I would consider myself blessed to grow up and know what a happy, healthy, and loving partnership is. My parents who are still together, after 4 kids and over 25 years of marriage, taught me what to look for when it came to a romantic relationship. The fact that they still really truly love each other makes their relationship one of the most awe-inspiring things to grow up wanting to attain. Though it wasn’t the easiest to put into practice, it’s a lot more work than anyone wants to admit. After quiet a few trial and errors myself in the world of love I’m here to talk about relationship advice from a non expert. I’m someone who’s lucky enough to say I’ve been in many relationships that taught me about (and especially how to be in) healthy, happy, love filled relationships.
After all the honeymoon, fuzzy feelings, freaky nasty passionate sex you’ve been having has slowed down you’re left with another human being to have a relationship with. Not just that, but a romantic one! So here is what I’ve learned about how to get myself in to happy, healthy, and truly long-lasting loving relationships. I’m not perfect, but hey! These have worked for me.

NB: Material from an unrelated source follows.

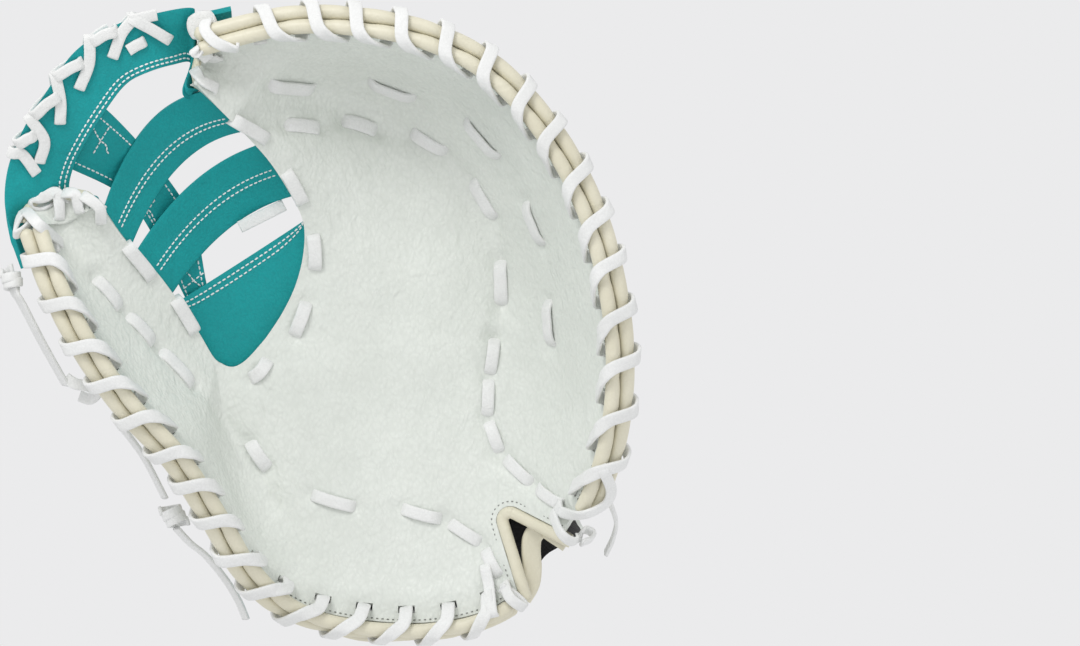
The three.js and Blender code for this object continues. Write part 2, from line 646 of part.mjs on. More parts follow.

The number one thing before you start trying to be in a relationship with another is making sure you love yourself fully first. This, and know who you truly are. The thing is, one of the hardest things to do is love yourself. Only once you’ve gotten down to the nitty-gritty of the aspects that you hate, shame yourself, or feel guilty for and instead have chosen to forgive, and accept them can you open up and allow love in. If you don’t love your dark sides the universe will only send you partners that mirror those parts you “dislike” and teach you what you haven’t learned. The teachings of how to love these parts of yourself, allows you to have gratitude towards past partners, yes even the “bad” ones. It might be hard but try and mirror back the qualities in your past partners that you didn’t like and find it within yourself. Once you find it try and find where it stems from (birth, childhood, teenage years etc.), If you can’t all good too! Simply acknowledging it is a step into healing/forgiving. Have you also ever noticed that the moment that you let go of chasing after relationships and you’re truly content on being on your own that that seems like moment the universe throws someone into the picture? Pretty much this is the universe going “ok cool, you’ve accepted this version of you, now let’s see what you’ve learnt”. With that, make sure before jumping into the next relationship you’ve looked yourself in the mirror and smiled so big at yourself because you truly love the person in front of you. Inside and out!
Ok, now the universe has brought someone pretty amazing into your life and you’re all like “ I like them but now what?” This is where you practice being clear in your communication! This is huge, especially during the courting days, when you’re starting to get to know one another. Be clear about what you want in a relationship, what your boundaries are mentally, emotionally, and physically. Be clear and don’t shy away from big things you want, whether it’s having kids later on, wanting to move abroad for a bit, or what kinda of relationship you’re looking for. At the end of the day I’ve found that if you’re able to communicate your needs fully no matter if you think the other person will approve or not is extremely important. It’s also the best way to figure out fast if this person is right for you, without wasting each other’s time. If they aren’t willing to accept what you’ve laid down, or at least willing to talk more/compromise then “bye bye” I say! Key point be open and willing to let a potential partner know your needs, and future goals. This will allow you to start on a good foot communicating within your relationship. The majority of problems that arise in a relationship have lead from some sort of miscommunication.
One last thing I’d like to advise on is that you’ll not always get along, and that fighting is healthy! Now the fighting I’m talking about is love based, most often where there is concern for their health and safety, and not that of controlling/abusive behaviors. At any point if your partner is physically, mentally or emotionally controlling you seek help or end things very quickly. If you live in BC Canada you can find help and more information if you think you’re in an abusive relationship by Clicking Here. The kind of healthy fighting I’m talking about is the ability to not always have to agree on everything. Having different friends, hobbies, views, and interests is very normal. Being able to agree to disagree is a great quality in a relationship. Sometimes you might disagree on lifestyle choices ie. smoking, eating, who you hang with, and so on, your partner should be able to bring this up with you, but a reminder that at the end of the day it is still your choice how you decide to live your life. Now, if your partner has concerns with any of them and you get in a heated fight, try and know that the feeling of anger comes from fear. Fear from wanting to make sure their loved ones are safe in all aspects, and they are just voicing their concerns. This is where that communication piece comes into play. After the heated fight breaks out and you’ve both had time to come cool off, you should be able to come back to one another and have a disscussion about why you’re both fighting. You still don’t have to agree or change but to listen to their concerns whole heartedly. Though, because you love them and you want to build a life with them their concerns should matter to you. Fighting in a relationship is healthy, abuse is not. Love isn’t just the easy and fun stuff, as much as we all want it to be, though working through the harder stuff is what makes being in a relationship worth it.